Many mothers look at themselves and think that if they’ve turned out relatively okay then they will just continue to do the same things that their own mothers did. The flaw here is that you may overlook the unhealthy aspects of how you were mothered. And unless you mother kids who are exactly like you were in character, that mothering may not work properly for them. You were mothered a certain way in a certain time and context, which is not the same as the time and context that your own children are growing up in.
At times how you mother may be in contradiction to how you were mothered. Some people do not like how they were mothered and make deliberate effort to not be the kind of mother theirs was. And there may be valid reasons why one feels the way they do. The challenge though is that in such cases one tends to overlook even the good aspects of mothering that their own mothers showed. Again the flaw in this kind of mothering is that the focus is on their mother and not the child.

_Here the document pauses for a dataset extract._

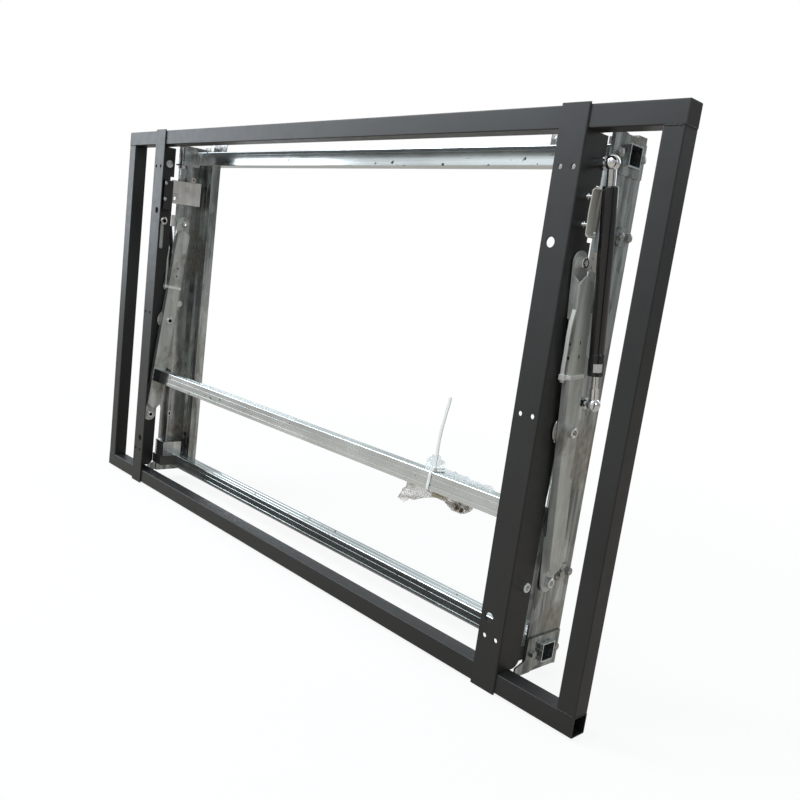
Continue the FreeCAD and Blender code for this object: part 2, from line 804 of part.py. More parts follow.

I do think that mothering gets better as the children come, which means sadly that most mistakes are made on the older children and as other children come the mother relaxes into it.
Yes mothers are flawed but I think we need to be kind to them. We forget that mothers are human beings as well, with ambitions, dreams, fears and regrets, just like everyone. Most mothers do their best under trying circumstances, not many mothers intend to harm their children. We need to forgive them. And we need to accept them as they are, knowing that most of them are too old to change and may not know how to change those harmful behaviours or even know that they need to change.
I read somewhere that ‘it’s never too late to have the childhood you wanted’. What they mean is that you can be the mother to yourself that you wish your mother was. And if you are yet to be a mother, I pray that you may do the work on dealing with your own childhood traumas so that you may be deliberate about the type of mother you want to be.